Before starting any construction work, Mitchell advises Austinites to ensure they contact the city to make sure the right permits are in place.  

"Can help keep the project on track and avoid those lengthy delays and frustrations. No matter how big or how small the project might be, whether it's a huge building or just a bathroom, you're going to want to make sure to just do your due diligence, check in with the city and say, this is my project. This is the plan that I have for it. Are there any concerns from the City of Austin as far as permitting or anything that I need to do?," said Mitchell.


As for this condo, the city says they are working with the owners to bring the property up to electrical code and safety standards.

"It's a collaborative effort. We're continuing to communicate, and we're doing everything we can to expedite the process and make sure that that property's permitted and a site plan is approved and we're ready to continue that construction," said Mitchell.

City of Austin Media Relations Manager Memi Cárdenas released this statement to FOX 7 Austin on behalf of the city:

"The City of Austin prioritizes the safety of people and property. This situation is the result of life safety and electrical code violations as well as years of wear and tear on both the structure and its electrical equipment.

"In January, the owners of 1700 Nueces hired a private electrical contractor to plan and perform electrical work on the building. The work was performed without the City’s review and without an approved permit.  The work resulted in exposed electrical equipment on a severely damaged wall, creating a life safety concern. In May, Austin Energy was notified of the site's condition, and both the property owner and the contractor were notified that they would need to obtain permits to rebuild the wall and reconnect electrical service.

"We understand how frustrating this is for the property owners. We are working with them to bring the property up to current electrical code and safety standards.

"We encourage all Austinites to contact the City before starting any construction work, including electrical work, to ensure the community’s safety."

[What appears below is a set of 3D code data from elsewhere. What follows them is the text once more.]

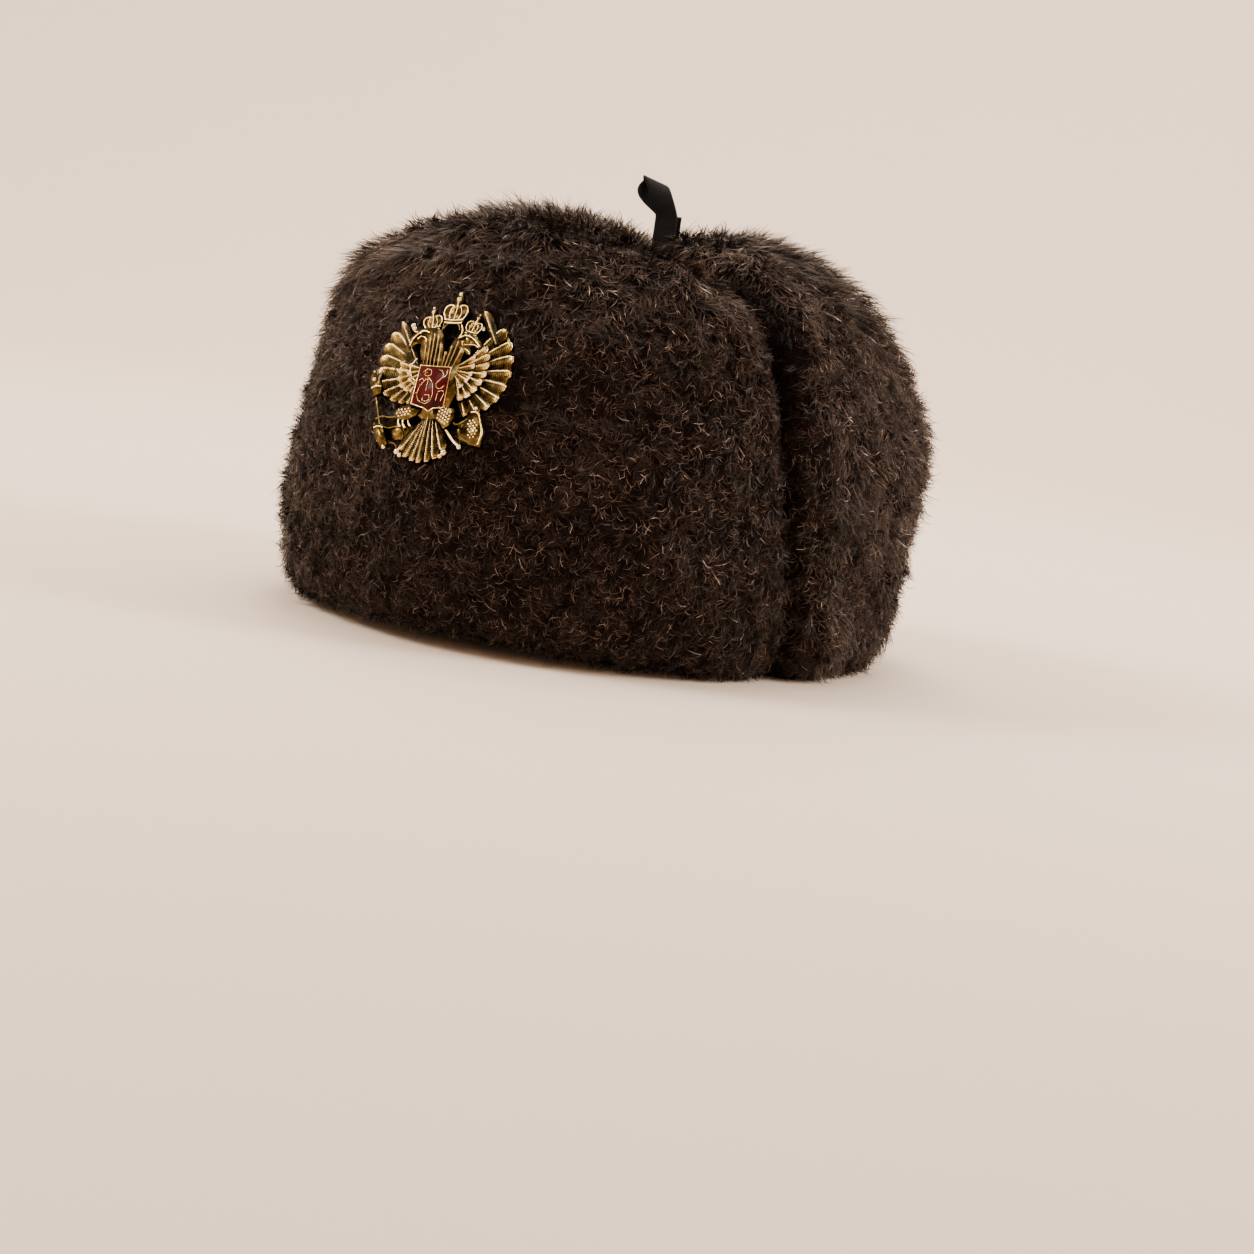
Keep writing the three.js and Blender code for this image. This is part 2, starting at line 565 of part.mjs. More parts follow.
function shieldShape(grow) {
  const { halfWidth, foot, top, bottom, point } = EAGLE.shield;
  const w = halfWidth + grow;
  return [
    [-w, top + grow], [-w, bottom - grow], [-w * foot, bottom - grow], [0, point - grow],
    [w * foot, bottom - grow], [w, bottom - grow], [w, top + grow],
  ];
}

// A flat shape of the badge made solid, between two heights above its back.
function raised(outline, height, from = 0) {
  const points = outline.map(([x, y]) => new THREE.Vector2(x, y).multiplyScalar(BADGE_HEIGHT));
  const geometry = new THREE.ExtrudeGeometry(new THREE.Shape(points), { depth: height, bevelEnabled: false });
  return solidOf(geometry.translate(0, 0, from));
}

const reliefHeight = (layers) => BADGE_PLATE + BADGE_RELIEF * layers;

function eagleSolid() {
  const parts = [];
  const add = (outline, layers) => parts.push(raised(outline, reliefHeight(layers)));
  const addFan = (root, feathers, side = 1) =>
    fan(root, feathers).forEach((outline, i) => {
      add(outline.map(([x, y]) => [side * x, y]), feathers.layers + EAGLE.lapped * (i % 2));
    });
  for (const side of [-1, 1]) {
    for (const feathers of EAGLE.wing) addFan(EAGLE.shoulder, feathers, side);
    add(EAGLE_HEAD.outline.map(([x, y]) => [side * x, y]), EAGLE_HEAD.layers);
  }
  addFan(EAGLE.tailRoot, EAGLE.tail);
  add(EAGLE_BODY.outline, EAGLE_BODY.layers);
  for (const { x, y, width, layers } of EAGLE_CROWNS) {
    add(CROWN_OUTLINE.map(([u, v]) => [x + u * width, y + v * width]), layers);
  }
  for (const { from, to, width, layers } of EAGLE_BARS) add(bar(from, to, width), layers);
  for (const { x, y, radius, layers } of EAGLE_DISCS) add(disc(x, y, radius), layers);
  add(shieldShape(EAGLE.shield.frame), EAGLE.shield.layers);
  const cast = wasm.Manifold.union([...parts, ...prongShapes(0).map(solidOf)]);
  const pocketFloor = reliefHeight(EAGLE.shield.layers) - ENAMEL_THICKNESS - FIT_CLEARANCE;
  return cast.subtract(raised(shieldShape(0), ENAMEL_THICKNESS * 3, pocketFloor));
}

function badge() {
  const group = new THREE.Group();
  group.applyMatrix4(BADGE_FRAME);
  group.add(meshOf("badge_eagle", geometryFrom(eagleSolid()), GILT));
  const enamelBack = reliefHeight(EAGLE.shield.layers) - ENAMEL_THICKNESS;
  const enamel = raised(shieldShape(-FIT_CLEARANCE / BADGE_HEIGHT), ENAMEL_THICKNESS, enamelBack);
  group.add(meshOf("badge_shield", geometryFrom(enamel), RED_ENAMEL));
  return group;
}

// The tie: a knot over the crown, a standing loop and a loose end that rise from it, and a strap to each
// ear flap. The knot's outline is in shares of its width and height.
const KNOT_OUTLINE = [
  [-0.5, 0.3], [-0.34, 0], [0.34, 0], [0.5, 0.3], [0.5, 0.72], [0.3, 1], [-0.3, 1], [-0.5, 0.72],
];

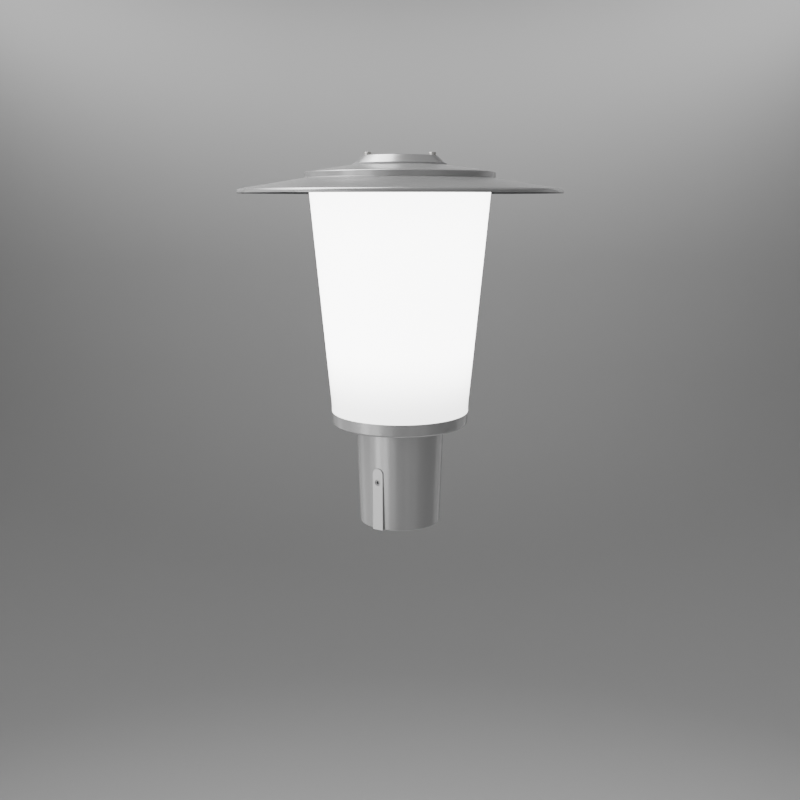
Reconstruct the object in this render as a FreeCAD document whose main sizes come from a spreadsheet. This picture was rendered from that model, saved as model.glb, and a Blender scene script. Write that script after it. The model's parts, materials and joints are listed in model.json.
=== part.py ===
import FreeCAD, Part
import math
import os
import re

import Sketcher

# LED street light head that slips over a 76 mm pole top.
# Millimetres, +Z up. The origin is the centre of the socket's mouth, and Z is the pole's axis.
# The head is seen from the -Y side, and the cap's two screws lie on the X axis.
# From the bottom up: cast socket, gallery ring, LED column in an opal cone, spun canopy, cap.

SIZES = {
    # Cast pole socket
    "socket_height": 99.6,
    "pole_radius": 38.0,
    "pole_clearance": 0.3,
    "pole_lead_in": 0.5,
    "mouth_wall": 1.55,
    "mouth_edge": 0.6,
    "socket_flare": 3.45,
    "socket_flange": 6.0,
    "socket_cable_radius": 22.0,
    # Two clamp pads on the socket, with their set screws
    "pad_azimuth": 30.3,
    "pad_width": 11.3,
    "pad_proud": 2.95,
    "pad_arch_height": 56.4,
    "clamp_height": 48.0,
    "clamp_screw_radius": 3.0,
    "clamp_screw_recess": 1.2,
    "clamp_hex": 3.0,
    "clamp_hex_depth": 1.8,
    # Gallery ring that carries the diffuser
    "ring_height": 12.4,
    "ring_setback": 0.1,
    "ring_taper": 0.7,
    "ring_edge": 2.0,
    "ring_floor": 3.5,
    "spigot_height": 6.0,
    "spigot_wall": 3.5,
    "spigot_clearance": 0.5,
    "lower_gasket_width": 1.6,
    "lower_gasket_depth": 1.4,
    "turret_radius": 19.5,
    "turret_wall": 3.0,
    "turret_height": 20.4,
    "plate_boss_radius": 4.2,
    "plate_boss_height": 4.0,
    "plate_boss_pitch": 46.0,
    # Cable gland that hangs from the turret
    "gland_thread_radius": 10.0,
    "gland_hole_clearance": 0.15,
    "gland_hex": 24.0,
    "gland_hex_height": 5.0,
    "gland_thread_end": 1.5,
    "gland_neck_radius": 8.6,
    "gland_neck_length": 9.0,
    "gland_bore_radius": 6.0,
    "gland_nut_grip": 7.0,
    "gland_nut_length": 12.0,
    "gland_nut_gap": 0.5,
    "gland_nut_nose": 8.0,
    "gland_nut_opening": 5.0,
    "gland_seal_wall": 1.8,
    "gland_washer_height": 1.2,
    "locknut_height": 4.0,
    # Foot plate on the gallery's bosses
    "foot_plate_gap": 4.0,
    "foot_plate_thickness": 3.0,
    "foot_plate_opening": 20.7,
    # LED column, an extruded hexagon with two screw ports
    "column_across": 58.0,
    "column_wall": 3.0,
    "port_radius": 4.0,
    "board_width": 26.0,
    "board_length": 204.0,
    "board_thickness": 1.6,
    "board_start": 10.0,
    "led_size": 3.5,
    "led_height": 0.8,
    "led_spacing": 17.0,
    # Driver and its bracket in the column
    "driver_width": 30.0,
    "driver_depth": 22.0,
    "driver_length": 100.0,
    "driver_start": 40.0,
    "driver_edge": 2.0,
    "bracket_width": 24.0,
    "bracket_sheet": 1.5,
    "bracket_lug": 12.0,
    "bracket_end": 12.0,
    "bracket_screw_inset": 5.0,
    # Wiring parts on the foot plate
    "block_gap": 7.5,
    "terminal_width": 30.0,
    "terminal_depth": 13.0,
    "terminal_height": 18.0,
    "terminal_spacing": 9.0,
    "terminal_entry_radius": 2.4,
    "terminal_entry_depth": 9.0,
    "surge_width": 32.0,
    "surge_depth": 14.0,
    "surge_height": 24.0,
    "surge_edge": 1.5,
    # Opal diffuser
    "diffuser_collar_radius": 67.0,
    "diffuser_collar_height": 7.0,
    "diffuser_gap": 1.3,
    "diffuser_height": 221.0,
    "diffuser_wall": 3.0,
    # Gasket, top plate and hub under the canopy
    "upper_gasket_height": 2.0,
    "upper_gasket_overhang": 0.6,
    "top_plate_gap": 1.2,
    "top_plate_thickness": 3.0,
    "hub_radius": 40.0,
    "hub_hole_radius": 12.0,
    "hub_screw_pitch": 19.0,
    "crown_gap": 0.97,
    # Spun canopy
    "canopy_sheet": 2.0,
    "canopy_radius": 152.5,
    "canopy_lip": 3.9,
    "canopy_edge": 1.8,
    "brim_rise": 10.1,
    "step_radius": 89.7,
    "step_height": 5.4,
    "step_edge": 1.2,
    "crown_rise": 6.7,
    "crown_seat_radius": 44.4,
    "canopy_hole_radius": 8.0,
    # Cap
    "cap_gasket_height": 1.1,
    "cap_gasket_radius": 44.2,
    "cap_base_radius": 42.0,
    "cap_base_edge": 0.6,
    "cap_top_radius": 34.2,
    "cap_top_edge": 0.5,
    "cap_height": 7.3,
    "cap_recess_radius": 26.0,
    "cap_recess_depth": 4.5,
    "cap_screw_inset": 0.4,
    # Fasteners
    "thread_clearance": 0.05,
    "screw_hole_clearance": 0.25,
    "m3_radius": 1.5,
    "m4_radius": 2.0,
    "m4_head_radius": 3.5,
    "m4_head_height": 3.2,
    "m4_hex": 3.0,
    "m5_radius": 2.5,
    "m5_head_radius": 4.25,
    "m5_head_height": 3.0,
    "m5_hex": 4.0,
    "hex_depth": 1.8,
    "sunk_head": 1.6,
    "cap_screw_length": 16.0,
    "socket_screw_length": 9.0,
    "socket_screw_pitch": 32.0,
    "plate_screw_length": 8.0,
    "column_screw_length": 14.0,
    "hub_screw_length": 8.5,
    "earth_screw_length": 5.0,
    "earth_screw_reach": 46.0,
}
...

In response to the above statement from the city, Jeremy Sanchez sent FOX 7 Austin the following statement from 1700 Nueces Condominiums:

"In response to the statement made by Memi Cardenas with The City of Austin. The timeline in which she states is inaccurate including the relevant information. 1700 Nueces Condominiums hired MDG Construction to rebuild the wall on which the electrical meters are installed. No work was done until May and it was expected to be minimal repairs that would not require a permit. Ely Properties requested a proposal from MDG Construction on Monday, 5/6/2024. The proposal was only to repair the wall minimally and reinforce so that the electrical equipment wouldn’t fall off the rotted wall. The work was performed due to the wall degrading over time (the building is 50yrs old. Built in 1974) and posed a safety hazard. On Wednesday, 5/8/2024, work started to repair the damage to the wall, not work on the electrical. Upon rebuilding of the wall, On Sunday, 5/12/2024 we notified the city this would be an "emergency repair" permit asking for help on permitting. This was done to ensure the safety of the contractors and the building. No electrical was exposed at the time of this request and it was the hired contractor that notified AE of the work being performed. No work was being performed on the electrical of the building, only the wall itself.

"Upon request of power being disconnected, AE required all electrical meters be updated to current electrical code. The contractor complied and hired an electrician to draw up plans for new meters and the relevant electrics. Electrical contractor submitted for AE ESPA review on 5/14/2024 and requested a "quick turnaround permit" knowing the building was without power and 18 homeowners were now displaced. On Friday, 5/15/2024 our electrician began to prepare the electrical riser diagram for permitting. Permitting department and AE stated this was not an "emergency" and the standard permits would need to be submitted. While this was taking place, AE made request after request. One request was that 1700 Nueces replace single phase power to three phase power. They also requested that the power be brought in from underground pull stations rather than at the pole that is 10ft from the building (how it was been for 50yrs without issue). All of which they wanted the owners of 1700 Nueces to pay for (over $63k in requests). The permitting department then found permits from 2007 that were not properly closed by the previous owner of the property, prior to the community being sold as condominiums. A time at which none of the current homeowners had anything to do with the property or knowledge and are now being punished for something they had no part of.

"The homeowners of 1700 Nueces are merely asking that The City Permitting Department and AE take this matter seriously and allow the needed work be done so they can move back into their homes, homes in which many have mortgages. Occupants have been displaced for over a month and neither AE nor the permitting department are taking this matter seriously and keep presenting road blocks at every turn. We have complied with their requests to update the current meters. The new wall has been built and all parties are ready to make the needed changes. However, it is now the various City departments that are holding up the process and will not let work proceed."